How a Forgotten Bit of Infrastructure Became a Symbol of Civic Pride
by Casey Cep
Published April 10 in The New Yorker
Excerpt: In the last few weeks of 2020, as another coronavirus surge was putting a stop to parties, shuttering businesses, and rendering work and school and most of social life remote, the artist Juliet Ames spied a salt box at West Thirty-sixth Street and Roland Avenue, in Baltimore, situated between Café Hon and Holy Frijoles, near a restaurant called Frazier’s on the Avenue. Salt boxes are, or have become, a Baltimore specialty. Nine hundred or so of these bespoke wooden bins—about as wide as a refrigerator, as tall as a toddler, as yellow as a rubber ducky—are stationed strategically throughout the city, mostly on streets too narrow or hills too steep for plows. For decades, they were an unremarkable part of Baltimore’s remarkable winter-weather program, which, on any given snow day, might see some three hundred personnel mobilized during each shift.
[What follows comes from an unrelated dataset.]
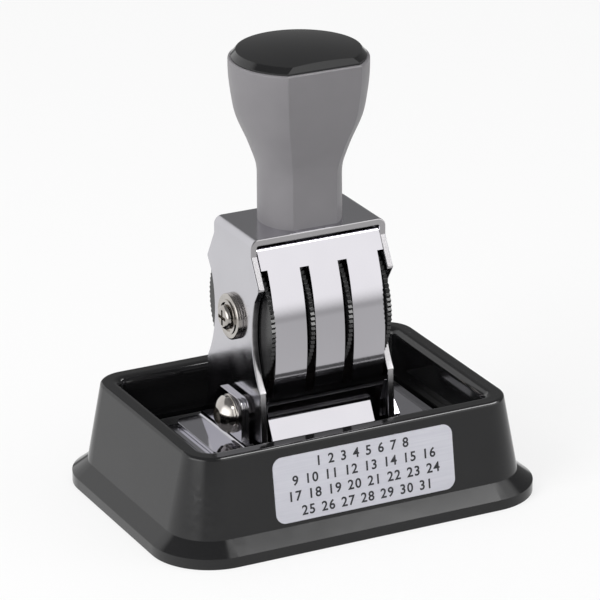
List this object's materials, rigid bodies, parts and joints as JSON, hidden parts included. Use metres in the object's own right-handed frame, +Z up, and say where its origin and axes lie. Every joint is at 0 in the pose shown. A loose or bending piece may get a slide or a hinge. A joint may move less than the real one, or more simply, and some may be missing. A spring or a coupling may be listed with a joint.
{
  "type": "date stamp",
  "caption": "Band date stamp with thumb wheels behind a slotted guard, a waisted grip and a bevelled cap, standing in a flared ink pad tray that it lifts out of.",
  "frame": {"origin": "on the table, under the middle of the tray's foot", "axes": "+Z up, +X along the tray to the right as seen from the front, the labelled front faces -Y"},
  "size_m": [0.12, 0.088, 0.134],
  "materials": {
    "tray_plastic": "moulded black polystyrene with a satin surface",
    "case_metal": "black painted steel",
    "pad_felt": "black inked felt",
    "label_foil": "silver printed foil",
    "frame_chrome": "bright plated steel sheet",
    "guard_chrome": "bright plated steel sheet",
    "axle_steel": "turned bright steel",
    "fastener_nickel": "nickel plated steel",
    "bridge_steel": "milled steel",
    "wheel_plastic": "black moulded plastic with a knurled rim",
    "band_rubber": "moulded dark rubber",
    "die_rubber": "moulded dark rubber",
    "base_chrome": "bright plated steel sheet",
    "handle_plastic": "warm grey moulded plastic",
    "cap_plastic": "black moulded plastic, bare",
    "insert_brass": "turned brass"
  },
  "bodies": {
    "tray": {"tray_shell": "tray_plastic", "pad_case": "case_metal", "ink_pad": "pad_felt", "number_label": "label_foil"},
    "dater": {"frame_yoke": "frame_chrome", "wheel_axle": "axle_steel", "axle_screws": "fastener_nickel", "axle_washers": "fastener_nickel", "cup_washers": "fastener_nickel", "front_guard": "guard_chrome", "rear_guard": "guard_chrome", "band_bridge": "bridge_steel", "month_band": "band_rubber", "day_tens_band": "band_rubber", "day_units_band": "band_rubber", "year_band": "band_rubber", "clamp_screws": "fastener_nickel", "spring_washers": "fastener_nickel", "clamp_washers": "fastener_nickel", "clamp_spacers": "fastener_nickel", "handle": "handle_plastic", "handle_cap": "cap_plastic", "handle_insert": "insert_brass", "handle_bolt": "fastener_nickel", "guard_clamp_plate": "bridge_steel", "guard_spacer_plate": "bridge_steel"},
    "base": {"base_bracket": "base_chrome", "left_wing": "base_chrome", "right_wing": "base_chrome", "die_plate": "base_chrome", "text_die": "die_rubber"},
    "month_wheel": {"month_wheel": "wheel_plastic"},
    "day_tens_wheel": {"day_tens_wheel": "wheel_plastic"},
    "day_units_wheel": {"day_units_wheel": "wheel_plastic"},
    "year_wheel": {"year_wheel": "wheel_plastic"}
  },
  "joints": [
    {"name": "dater_lift", "type": "slide", "parent": "tray", "child": "dater", "axis": [0, 0, 1], "range_m": [0, 0.045]},
    {"name": "base_height", "type": "slide", "parent": "dater", "child": "base", "axis": [0, 0, 1], "range_m": [0, 0.0006]},
    {"name": "month_wheel_turn", "type": "hinge", "parent": "dater", "child": "month_wheel", "pos_m": [0, 0, 0.056], "axis": [1, 0, 0], "continuous": true},
    {"name": "day_tens_wheel_turn", "type": "hinge", "parent": "dater", "child": "day_tens_wheel", "pos_m": [0, 0, 0.056], "axis": [1, 0, 0], "continuous": true},
    {"name": "day_units_wheel_turn", "type": "hinge", "parent": "dater", "child": "day_units_wheel", "pos_m": [0, 0, 0.056], "axis": [1, 0, 0], "continuous": true},
    {"name": "year_wheel_turn", "type": "hinge", "parent": "dater", "child": "year_wheel", "pos_m": [0, 0, 0.056], "axis": [1, 0, 0], "continuous": true}
  ]
}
Although Baltimore averages only twenty inches of snow a year—about sixty inches less than Anchorage and a hundred less than Syracuse—the city still goes through nearly twenty thousand tons of salt every winter season, a small portion of which is distributed via the boxes, which have hinged lids for easy access, but no shovels or scoops. They are self-serve, though there’s some confusion about this: until a few years ago, most of the attention the boxes attracted in a given season amounted to a collective head scratch about what exactly they were for and who was actually allowed to use them. “Salt boxes,” a typical community message-board post read. “What gives?”